To Mark Bittman, the New York Times food blogger, turkey is "just about the worst piece of meat you can roast," guaranteed to produce dry white meat and under-done dark meat. To Bittman the food to celebrate on Thanksgiving is the sweet potato. You can read his take on its many virtues here: http://tiny.cc/….
At Slate.com (http://tiny.cc/…) Matthew Yglesias explains why turkeys actually become cheaper at Thanksgiving. Stores use them as a loss leader is his principal theory. Another: During the rest of the year the only whole-turkey buyers are "idiosyncratic people" who don't understand, or care, that whole chickens are easier to cook. They're willing to pay more for their favorite fowl. The rest of us who only buy a whole turkey at Thanksgiving are more price-sensitive.
No Thanksgiving reading list is complete without Dave Barry. His November 19, 2000, column, which his home newspaper, the Miami Herald, re-circulated this year (http://tiny.cc/…), recounted how a 25-pound tom turkey in Pittsburgh terrified a dump-truck driver by crashing through his windshield and assuming the classic turkey fighting posture.
"I didn't know that turkeys had a fighting posture" Barry wrote. "What do they do? Put up their dukes? But if they put up BOTH dukes, they'd topple over, right? Maybe they put up just one duke, and hop around on the other duke in a threatening fashion. Whatever they do, I'm sure it would be terrifying to see one of them doing it next to you in a dump truck."
The driver somehow made it to safety and called police.
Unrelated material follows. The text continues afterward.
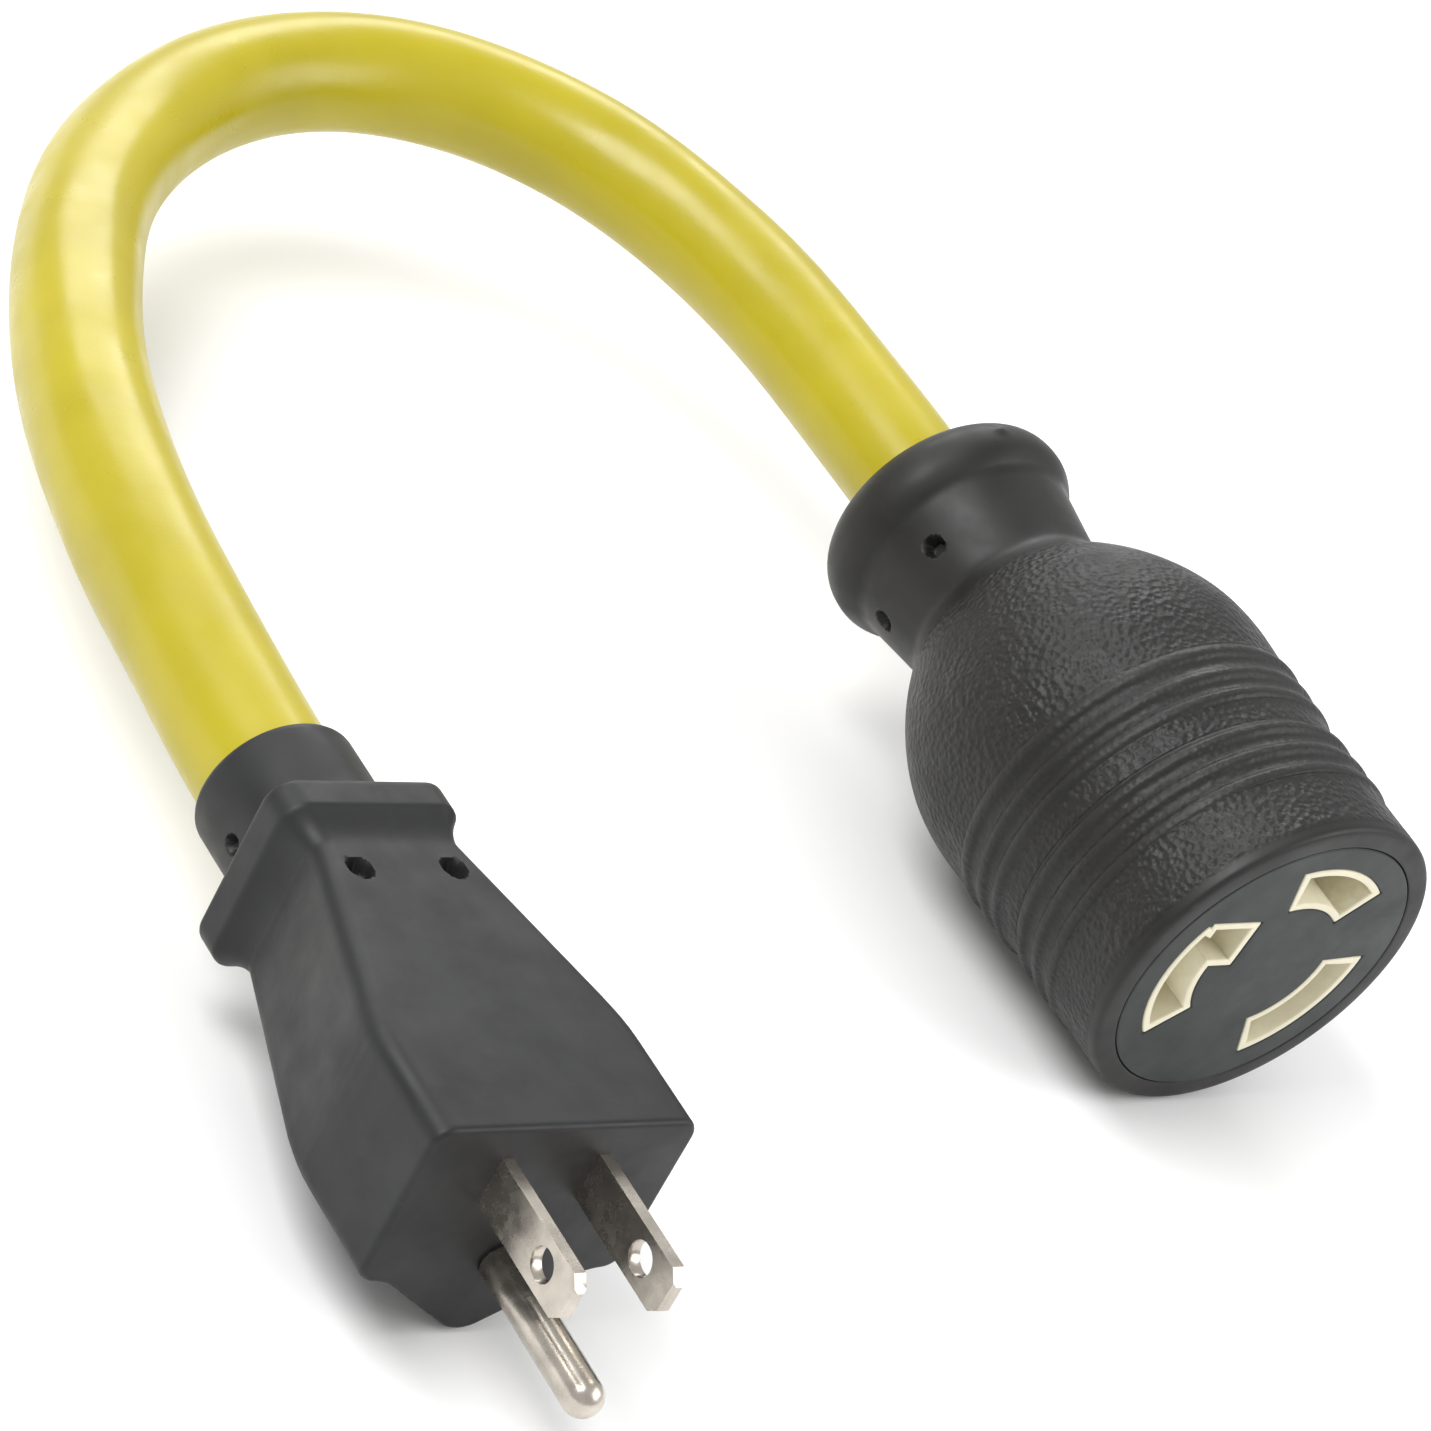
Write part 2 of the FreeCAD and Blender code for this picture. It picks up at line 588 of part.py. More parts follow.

The bird was then "was apprehended by a state game official who, incredibly, let it go without pressing charges."
Two days later, a woman walking a sidewalk in the same city was almost killed by a 25-pound turkey that crashed into a skyscraper and plummeted earthward. Convinced that it was the same bird, Barry concluded that "This is why the American Poultry Manufacturers of America stress that, in selecting a Thanksgiving turkey, the No. 1 rule is, quote, 'it should be a dead turkey.'"
Whatever you choose to eat -- or read -- I hope your Thanksgiving is a happy one.